Anak Dalam Jerat Kapitalisme
Oleh : Mutia Syarif
(Blitar, Jawa Timur)
Anak merupakan harapan sebuah keluarga. Anak pun menjadi tumpuan dan masa depan sebuah bangsa. Bonus demografi merupakan anugerah bagi sebuah negara, jika diriayah dengan benar. Namun yang terjadi dalam sistem kapitalisme seperti sekarang, ada sebagian masyarakat yang menganggap anak merupakan sebuah beban finansial. Karena itu banyak pasangan menikah yang memutuskan untuk tidak memiliki anak.
Kerusakan kapitalisme, sangat berdampak pada anak sebagai generasi penerus bangsa. Fakta yang ada, anak-anak masih ada yang menjadi korban bahkan pelaku kekerasan. Stunting masih menjadi persoalan genting yang tidak berujung. Bahkan lebih parah lagi, anak-anak juga termasuk kedalam pelaku judi online.
Belum lama ini, acara peringatan hari anak nasional digelar. Panitia Peringatan Hari Anak Nasional (HAN) melibatkan sebanyak 7.000 anak pada acara puncak HAN yang akan berlangsung di Istora Papua Bangkit, Kabupaten Jayapura, Papua pada 23 Juli 2024. Ketua Panitia Daerah Christian Sohilait di Jayapura, Sabtu, mengatakan sebanyak 6.000 anak akan ditempatkan di dalam Gedung Istora Papua Bangkit sementara 1.000 anak lainnya dipersiapkan menyambut kedatangan Presiden RI Joko Widodo bersama rombongan di luar gedung. (antaranews.com 20/07/2024)
Peringatan seremonial yang tiap tahun digelar, namun apakah kemudian dapat merubah fakta yang ada bahwa anak-anak pun berada dalam jeratan kapitalisme. Lemahnya peran keluarga dalam memberikan pendidikan bagi anak, memberikan dampak signifikan bagi akidah, pola pikir bahkan perkembangan mental sang anak.
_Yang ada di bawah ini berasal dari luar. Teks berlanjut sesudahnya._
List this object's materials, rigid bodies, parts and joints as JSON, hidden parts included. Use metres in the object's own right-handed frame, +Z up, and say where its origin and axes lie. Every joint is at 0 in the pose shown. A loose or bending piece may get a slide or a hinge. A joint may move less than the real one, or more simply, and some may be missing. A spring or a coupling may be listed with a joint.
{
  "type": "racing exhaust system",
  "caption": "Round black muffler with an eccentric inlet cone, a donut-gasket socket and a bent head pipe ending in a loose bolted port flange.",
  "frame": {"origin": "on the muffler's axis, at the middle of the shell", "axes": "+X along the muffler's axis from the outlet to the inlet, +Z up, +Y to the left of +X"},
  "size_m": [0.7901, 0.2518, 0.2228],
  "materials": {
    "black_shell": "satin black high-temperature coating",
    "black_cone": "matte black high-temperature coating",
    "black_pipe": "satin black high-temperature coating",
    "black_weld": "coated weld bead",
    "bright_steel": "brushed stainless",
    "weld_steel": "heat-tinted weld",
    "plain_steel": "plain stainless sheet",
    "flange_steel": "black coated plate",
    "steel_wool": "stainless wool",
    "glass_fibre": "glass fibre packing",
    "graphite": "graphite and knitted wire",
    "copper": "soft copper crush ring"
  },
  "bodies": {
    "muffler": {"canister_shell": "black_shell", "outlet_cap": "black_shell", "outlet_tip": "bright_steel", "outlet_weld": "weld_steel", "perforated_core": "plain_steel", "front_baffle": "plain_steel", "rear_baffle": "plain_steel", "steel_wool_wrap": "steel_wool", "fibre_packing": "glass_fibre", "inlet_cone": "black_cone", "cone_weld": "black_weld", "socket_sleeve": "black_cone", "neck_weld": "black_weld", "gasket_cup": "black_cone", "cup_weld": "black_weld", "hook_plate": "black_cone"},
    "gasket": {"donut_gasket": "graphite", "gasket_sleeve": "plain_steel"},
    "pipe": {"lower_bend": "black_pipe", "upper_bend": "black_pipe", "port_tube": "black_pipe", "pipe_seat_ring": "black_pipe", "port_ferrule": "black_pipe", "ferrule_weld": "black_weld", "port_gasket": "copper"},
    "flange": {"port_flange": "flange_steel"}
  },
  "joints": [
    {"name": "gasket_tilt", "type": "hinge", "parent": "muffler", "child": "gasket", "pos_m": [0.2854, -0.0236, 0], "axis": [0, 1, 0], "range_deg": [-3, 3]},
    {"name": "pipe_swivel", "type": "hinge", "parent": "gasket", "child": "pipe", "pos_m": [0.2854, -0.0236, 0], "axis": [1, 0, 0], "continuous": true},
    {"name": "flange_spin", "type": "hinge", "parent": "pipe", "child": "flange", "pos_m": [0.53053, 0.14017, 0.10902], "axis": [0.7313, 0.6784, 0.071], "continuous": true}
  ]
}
Juga hilangnya peran ibu sebagai madrasah pertama bagi anak-anaknya karena turut bekerja membantu perekonomian keluarga, menambah kekosongan jiwa sang anak. Diperparah dengan lingkungan sekuler yang rusak dan merusak, yang kemudian membentuk karakter anak yang tidak mengenal agamanya. Jangankan menjadi pribadi yang tangguh, mereka malah menjadi generasi ‘strawbery’, tampak bagus dari luar namun rapuh didalam.
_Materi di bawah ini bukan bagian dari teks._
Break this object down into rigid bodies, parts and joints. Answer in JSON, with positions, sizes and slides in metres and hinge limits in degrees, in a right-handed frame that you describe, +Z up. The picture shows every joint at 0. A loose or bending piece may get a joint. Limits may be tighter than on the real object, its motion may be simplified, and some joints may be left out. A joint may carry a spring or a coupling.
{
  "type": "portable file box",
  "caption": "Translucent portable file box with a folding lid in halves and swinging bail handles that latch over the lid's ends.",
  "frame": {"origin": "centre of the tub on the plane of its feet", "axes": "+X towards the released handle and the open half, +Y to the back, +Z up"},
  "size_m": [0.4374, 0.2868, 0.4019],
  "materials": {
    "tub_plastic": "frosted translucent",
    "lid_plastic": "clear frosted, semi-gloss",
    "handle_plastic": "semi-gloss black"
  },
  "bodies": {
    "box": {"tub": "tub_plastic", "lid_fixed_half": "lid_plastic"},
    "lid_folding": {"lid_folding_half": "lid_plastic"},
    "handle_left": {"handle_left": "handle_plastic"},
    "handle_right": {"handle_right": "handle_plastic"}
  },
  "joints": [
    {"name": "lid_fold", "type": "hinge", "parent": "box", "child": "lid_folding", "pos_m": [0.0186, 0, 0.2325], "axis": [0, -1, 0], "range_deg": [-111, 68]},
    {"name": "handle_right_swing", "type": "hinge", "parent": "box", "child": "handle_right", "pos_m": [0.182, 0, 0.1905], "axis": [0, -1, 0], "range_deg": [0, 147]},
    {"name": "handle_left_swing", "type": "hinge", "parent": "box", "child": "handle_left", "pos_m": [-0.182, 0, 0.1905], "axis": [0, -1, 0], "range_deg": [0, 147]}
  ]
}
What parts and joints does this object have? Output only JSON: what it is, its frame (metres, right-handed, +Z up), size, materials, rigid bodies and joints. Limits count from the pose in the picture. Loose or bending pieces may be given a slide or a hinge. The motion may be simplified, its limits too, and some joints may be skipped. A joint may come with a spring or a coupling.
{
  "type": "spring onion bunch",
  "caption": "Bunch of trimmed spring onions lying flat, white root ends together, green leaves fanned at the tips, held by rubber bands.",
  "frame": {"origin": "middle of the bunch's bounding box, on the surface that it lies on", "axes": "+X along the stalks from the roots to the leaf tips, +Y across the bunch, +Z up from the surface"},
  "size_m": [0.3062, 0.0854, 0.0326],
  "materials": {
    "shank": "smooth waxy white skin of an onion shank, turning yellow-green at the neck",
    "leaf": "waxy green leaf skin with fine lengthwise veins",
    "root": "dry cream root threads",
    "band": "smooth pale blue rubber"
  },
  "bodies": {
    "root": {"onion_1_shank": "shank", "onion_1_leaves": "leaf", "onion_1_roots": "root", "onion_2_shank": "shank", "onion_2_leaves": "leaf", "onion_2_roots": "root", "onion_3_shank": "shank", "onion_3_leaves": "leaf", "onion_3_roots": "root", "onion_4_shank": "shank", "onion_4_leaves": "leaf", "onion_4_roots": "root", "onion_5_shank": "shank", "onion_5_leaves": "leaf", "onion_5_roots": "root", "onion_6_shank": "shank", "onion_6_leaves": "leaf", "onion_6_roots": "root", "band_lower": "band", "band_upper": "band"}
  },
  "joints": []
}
Sistem pendidikan yang sekuler turut andil dalam membentuk generasi yang rapuh ini. Betapa tidak, pendidikan saat ini tidak lagi membangun karakter dan kepribadian kokoh pada sang anak, mereka malah dibebani berbagai macam tugas yang tak jarang memberatkan.
Dalam Islam, anak memiliki peranan penting dalam membangun peradaban. Karena mereka merupakan generasi penerus bangsa. Maka pemerintah dalam sistem islam akan menaruh perhatian penuh dalam periayahan anak-anak. Negara akan menjamin terpenuhinya kebutuhan mereka. Baik kebutuhan gizi bagi tumbuh kembangnya, kebutuhan pendidikan dan juga berbagai aspek yang lain.
Negara dalam sistem Islam akan memastikan terwujudnya fungsi dan peranan keluarga yang optimal dalam mendidik anak. Begitupula sistem pendidikannya hanya akan didasarkan pada sistem pendidikan islam, yang telah terbukti dapat membentuk akidah islam yang kokoh yang akan menjadi bekal serta benteng kuat bagi anak dalam menghadapi derasnya arus perubahan dunia. Hal ini akan terwujud, hanya jika syariat islam diterapkan secara kaffah dan menyeluruh melalui sebuah institusi negara.